Once that decision, which is expected in May 2016, comes in China’s behavior in the South China Sea will be directly in contravention of an international legal ruling, giving the United States and its networked partners the necessary cover to sharply increase multilateral activities in the South China Sea.

The big question that’ll loom over all this going forward is how Beijing will react to these developments. Experience suggests that we’ll see an eruption of indignant rhetoric, accusing the United States and other countries of militarizing and destabilizing the South China Sea.
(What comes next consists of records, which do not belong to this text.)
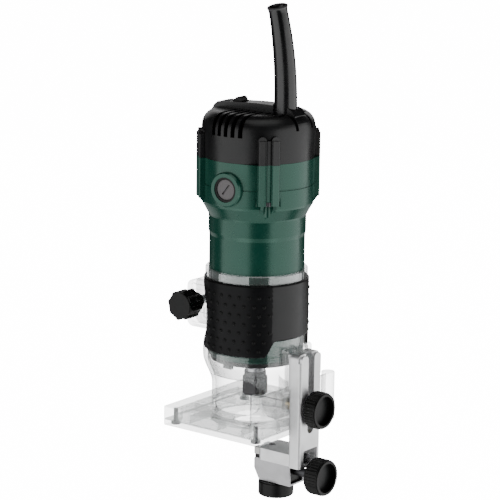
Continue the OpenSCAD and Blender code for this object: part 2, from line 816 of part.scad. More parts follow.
module guide_roller() {
    color([0.07, 0.07, 0.08]) translate([roller_x, 0, 0])
        rotate_extrude() polygon([[3.06, roller_z[0] + 3], [5.9, roller_z[0] + 3],
            [5.9, roller_z[0]], [roller_r - 0.8, roller_z[0]], [roller_r, roller_z[0] + 0.8],
            [roller_r, roller_z[1] - 0.5], [roller_r - 0.5, roller_z[1]], [3.06, roller_z[1]]]);
}

base_housing();
sub_base();
sub_base_screws();
grip_sleeve();
guide_insert();
clamp_nut();
clamp_knob();
clamp_stud();
motor_housing();
top_cap();
cap_screws();
end_plate();
end_plate_screws();
front_bearing();
rear_bearing();
bearing_bridge();
air_baffle();
stator_core();
field_coils();
brush_sockets();
brush_caps();
brush_holders();
carbon_brushes();
brush_springs();
cord_guard();
cord_clamp();
cord_clamp_screws();
switch_body();
suppression_capacitor();
motor_leads();
switch_rocker();
spindle_shaft();
front_bearing_inner();
rear_bearing_inner();
armature_core();
armature_windings();
commutator();
cooling_fan();
collet();
collet_nut();
guide_holder();
guide_knob();
guide_knob_stud();
adjusting_screw();
roller_arm();
arm_pad();
arm_spacer();
arm_lock_knob();
arm_lock_stud();
arm_lock_block();
roller_axle();
guide_roller();
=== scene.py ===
import json
import math

import bmesh
import bpy
from mathutils import Matrix, Vector

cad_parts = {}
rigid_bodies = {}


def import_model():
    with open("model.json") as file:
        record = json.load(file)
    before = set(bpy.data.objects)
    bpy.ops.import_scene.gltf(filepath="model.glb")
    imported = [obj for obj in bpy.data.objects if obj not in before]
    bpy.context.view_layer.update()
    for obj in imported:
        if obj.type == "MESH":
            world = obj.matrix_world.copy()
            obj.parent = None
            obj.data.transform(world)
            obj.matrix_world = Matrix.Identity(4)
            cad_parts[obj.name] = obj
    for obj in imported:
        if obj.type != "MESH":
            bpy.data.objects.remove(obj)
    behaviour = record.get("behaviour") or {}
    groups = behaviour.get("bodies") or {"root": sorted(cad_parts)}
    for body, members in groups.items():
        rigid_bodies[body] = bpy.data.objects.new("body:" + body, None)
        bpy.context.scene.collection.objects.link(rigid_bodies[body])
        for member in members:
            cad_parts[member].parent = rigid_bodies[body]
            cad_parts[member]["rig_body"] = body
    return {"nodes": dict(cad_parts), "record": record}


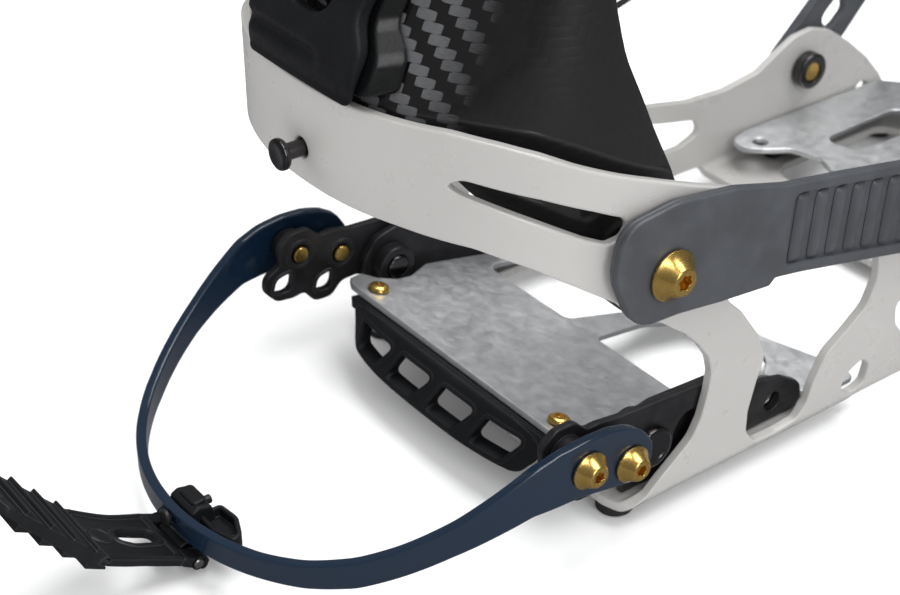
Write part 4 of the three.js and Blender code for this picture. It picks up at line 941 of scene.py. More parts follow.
def bent_band(name, plan, low, top, holes, rim, end_radius, stations, spread):
    """low and top: edges of the band as (y, z)."""
    low_z = smooth_table(low, plan.y[0], plan.y[-1], 240, spread)
    top_z = smooth_table(top, plan.y[0], plan.y[-1], 240, spread)
    arcs = np.linspace(0, plan.length, stations)
    places = list(zip(arcs, np.interp(arcs, plan.arc, plan.y)))
    lower = [(arc, low_z(y)) for arc, y in places]
    upper = [(arc, top_z(y)) for arc, y in places]
    right = lower[:-1] + [(*lower[-1], end_radius), (*upper[-1], end_radius)] + upper[-2::-1]
    outer = outline(right + mirror_points(right[1:-1]), 0.0, 5)
    count = int(plan.length / (1.5 if plan.length < 120 else 1.9))
    cuts = [plan.length * i / count for i in range(1, count)]
    return sheet(name, outer, holes, 0.0, SHEET, rim, plan.bend,
                 [(0, [-cut for cut in cuts] + [0.0] + cuts)], smooth_angle=40)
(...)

The hard truth that China will have to reckon with is that the unprecedented rate at which we’re seeing increasing trilateralization (U.S.-Japan-India, U.S.-Japan-Australia, U.S.-Japan-Philippines), plurilateralization (U.S.-ASEAN, U.S.-Japan-India-Australia), and multilateralization of security mechanisms in and around the South China Sea has coincided with its own surge of activity in the past years.

This is where chronology matters. The United States has largely been reactive to Chinese moves in the South China Sea. China made its move first: it built its islands; it bullied fishermen; it rammed civilian vessels. Washington’s moves in response have included tactical assertions of the status quo through FONOPS, but the strategic response increasingly appears to be coalition-building in the interest of preserving order and international law in Asia’s waters.